An increasing sight on the road
Only 30% of the public are satisfied with the condition of roads and the speed and quality of repairs.
Public satisfaction with the condition of our roads is at the lowest level since the surveying of this began in 2008 according to the Department for Transport (DfT).
In the last survey only 30% of the public were satisfied with the condition of the roads and the speed and quality of repairs with the greatest problems being in London and the South East
Margaret Hodge, chair of the Committee of Public Accounts, said: “The Department’s piecemeal and stop-go approach to funding for road maintenance in recent decades has made it difficult for highways authorities to maintain roads cost-effectively.
The committee says that the DfT’s ‘unpredictable and fluctuating budgets’ for road maintenance over decades have put value for money at risk, as Hodge continued: “It seems ludicrous that in 2010 the Department cut road maintenance budgets by £1.2 billion over the four years from April 2011, but then it has intermittently given £1.1 billion additional funding on nine separate occasions for various reasons, including in response to flooding or winter damage to the roads. The Department must see that prevention is better than cure.”

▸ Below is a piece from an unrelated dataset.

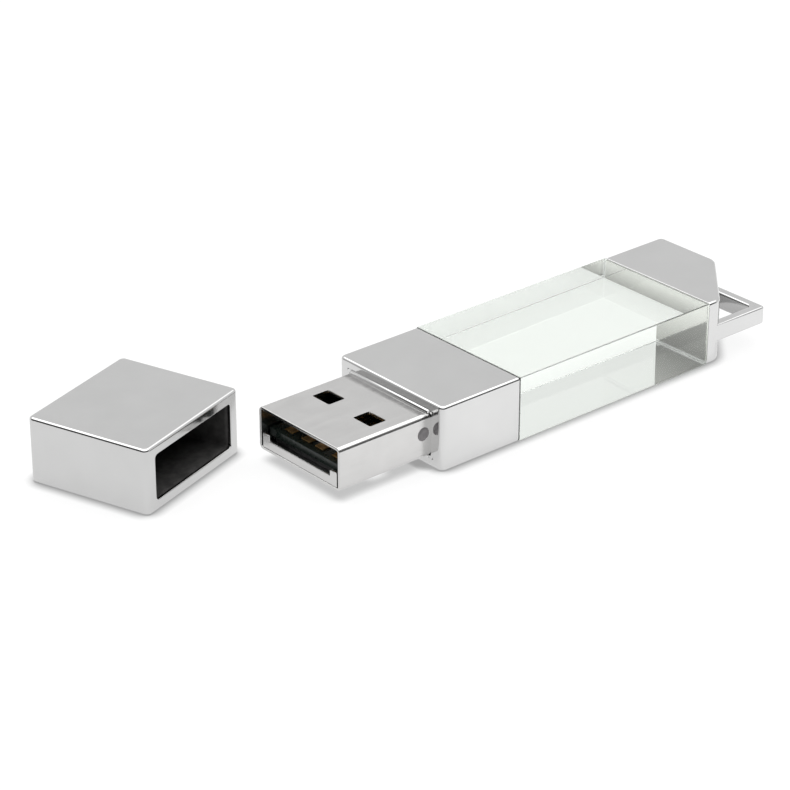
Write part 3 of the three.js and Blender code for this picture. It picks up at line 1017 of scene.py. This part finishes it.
# ---------------------------------------------------------------- shared finishes

def polished_metal(context):
    """The casting finish, made once."""
    cast = context.scene.drive_casting
    known = bpy.data.materials.get("polished_casting")
    return known or polished_casting_material(tuple(cast.tone), cast.roughness)


def plated_metal(context):
    """The plug's plated finish, made once."""
    plug = context.scene.drive_plug
    known = bpy.data.materials.get("plated_sheet")
    return known or plated_sheet_material(tuple(plug.tone), plug.roughness)


# ---------------------------------------------------------------- stage

class DRIVE_OT_stage(bpy.types.Operator):
    """Plain pale floor, soft light from above, pale surround and the camera"""
    bl_idname = "drive.stage"
    bl_label = "Stage"

    def execute(self, context):
        self.camera(context)
        self.floor(context)
        self.light(context)
        return {"FINISHED"}

    def camera(self, context):
        """The camera, aimed at the front of the housing."""
        stage = context.scene.drive_stage
        target = Vector((HOUSING[0].x + 0.67 * MM, 0, 5.15 * MM))
        away = Vector((
            math.cos(stage.elevation) * math.cos(stage.azimuth),
            math.cos(stage.elevation) * math.sin(stage.azimuth),
            math.sin(stage.elevation),
        ))
        data = bpy.data.cameras.new("camera")
        data.lens, data.sensor_width, data.clip_start = stage.lens, 36, 0.01
        camera = bpy.data.objects.new("camera", data)
        camera.location = target + stage.distance * away
        camera.rotation_euler = (-away).to_track_quat("-Z", "Y").to_euler()
        context.collection.objects.link(camera)
        context.scene.camera = camera

    def floor(self, context):
        """The table, just under what stands on it."""
        stage = context.scene.drive_stage
        reach = 1.5
        below = 0.03 * MM
        bm = bmesh.new()
        bmesh.ops.create_grid(bm, x_segments=1, y_segments=1, size=reach)
        mesh = bpy.data.meshes.new("floor")
        bm.to_mesh(mesh)
        bm.free()
        mesh.materials.append(floor_material(stage))
        floor = bpy.data.objects.new("floor", mesh)
        floor.location.z = CAD_BOX[0].z - below
        context.collection.objects.link(floor)

    def light(self, context):
        """A pale sweep beyond the table, a soft light overhead and an unlit room behind the camera."""
        stage = context.scene.drive_stage
        world = bpy.data.worlds.new("studio")
        world.use_nodes = True
        tree = world.node_tree
        place = tree.nodes.new("ShaderNodeTexCoord").outputs["Generated"]
        height = directed(tree, place, (0, 0, 1))
        side = directed(tree, place, (math.cos(stage.azimuth), math.sin(stage.azimuth), 0))
        behind = ramp(tree, side, -0.5, 0.4, 0, 1)
        dark = ramp(tree, height, sine(58), sine(40), 0, behind)
        pale = ramp(tree, height, sine(34), sine(50), stage.sweep, stage.overhead)
        lit = ramp(tree, dark, 0, 1, pale, stage.room)
        seen = tree.nodes.new("ShaderNodeLightPath").outputs["Is Camera Ray"]
        strength = ramp(tree, seen, 0, 1, lit, stage.sweep)
        background = tree.nodes["Background"]
        background.inputs["Color"].default_value = (1, 1, 1, 1)
        tree.links.new(strength, background.inputs["Strength"])
        context.scene.world = world
        context.scene.view_settings.view_transform = "Standard"


def sine(degrees):
    """The height of a direction that rises at an angle."""
    return math.sin(math.radians(degrees))


def directed(tree, place, direction):
    """How far a direction of view leans towards another."""
    dot = tree.nodes.new("ShaderNodeVectorMath")
    dot.operation = "DOT_PRODUCT"
    tree.links.new(place, dot.inputs[0])
    dot.inputs[1].default_value = direction
    return dot.outputs["Value"]


def ramp(tree, value, start, end, low, high):
    """A smooth change from low to high as a value goes from start to end."""
    made = tree.nodes.new("ShaderNodeMapRange")
    made.interpolation_type = "SMOOTHSTEP"
    for name, given in (
        ("Value", value), ("From Min", start), ("From Max", end), ("To Min", low), ("To Max", high),
    ):
        if isinstance(given, bpy.types.NodeSocket):
            tree.links.new(given, made.inputs[name])
        else:
            made.inputs[name].default_value = given
    return made.outputs["Result"]


# ---------------------------------------------------------------- panel and registration

PIECES = (
    DRIVE_OT_front_housing,
    DRIVE_OT_tail_casting,
    DRIVE_OT_plug_shell,
    DRIVE_OT_plug_collar,
    DRIVE_OT_glass_block,
    DRIVE_OT_bond_films,
    DRIVE_OT_board,
    DRIVE_OT_controller_leads,
    DRIVE_OT_contact_traces,
    DRIVE_OT_cap_shell,
    DRIVE_OT_cap_liner,
    DRIVE_OT_stage,
)


class DRIVE_PT_panel(bpy.types.Panel):
    """Lists the pieces in the order in which they are made"""
    bl_idname = "DRIVE_PT_panel"
    bl_label = "Flash Drive"
    bl_space_type = "VIEW_3D"
    bl_region_type = "UI"
    bl_category = "Flash Drive"

    def draw(self, context):
        for made in PIECES:
            self.layout.operator(made.bl_idname)
        for name, settings in SETTINGS.items():
            box = self.layout.box()
            for prop in settings.__annotations__:
                box.prop(getattr(context.scene, name), prop)


def register():
    for made in (*SETTINGS.values(), *PIECES, DRIVE_PT_panel):
        bpy.utils.register_class(made)
    for name, settings in SETTINGS.items():
        setattr(bpy.types.Scene, name, PointerProperty(type=settings))


def unregister():
    for name in SETTINGS:
        delattr(bpy.types.Scene, name)
    for made in reversed((*SETTINGS.values(), *PIECES, DRIVE_PT_panel)):
        bpy.utils.unregister_class(made)


def main():
    """Makes every piece in order."""
    register()
    for made in PIECES:
        group, name = made.bl_idname.split(".")
        getattr(getattr(bpy.ops, group), name)()


if __name__ == "__main__":
    main()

The committee believes that routine maintenance is essential to deal with the increasingly severe weather and to prevent long-term damage to infrastructure, but a fall in the proportion of revenue funding risks a reduction in this type of maintenance. A good understanding of the state of the roads is absolutely essential for planning cost-effective preventative maintenance.
The Committee of Public Accounts concluded that the DfT and the Highways Agency are making progress in improving the way in which road maintenance is carried out, but more needs to be done, saying that the DfT’s stop-go approach to funding in recent decades has made it difficult for highways authorities to deliver maintenance cost-effectively. In addition, they identified that too many highways authorities are not basing their road maintenance programmes on good information and planning and as a result public satisfaction with the condition of UK roads is at the lowest level since the survey began.
The committee has therefore recommended that the DfT should hold the new Highways Agency to account for delivering the improved value for money that should be achievable given the certainty that will be provided by the planned funding reforms and it should also keep to the long-term budget allocations it has set out for local highway authorities to enable them and the supply chain to plan ahead confidently and efficiently.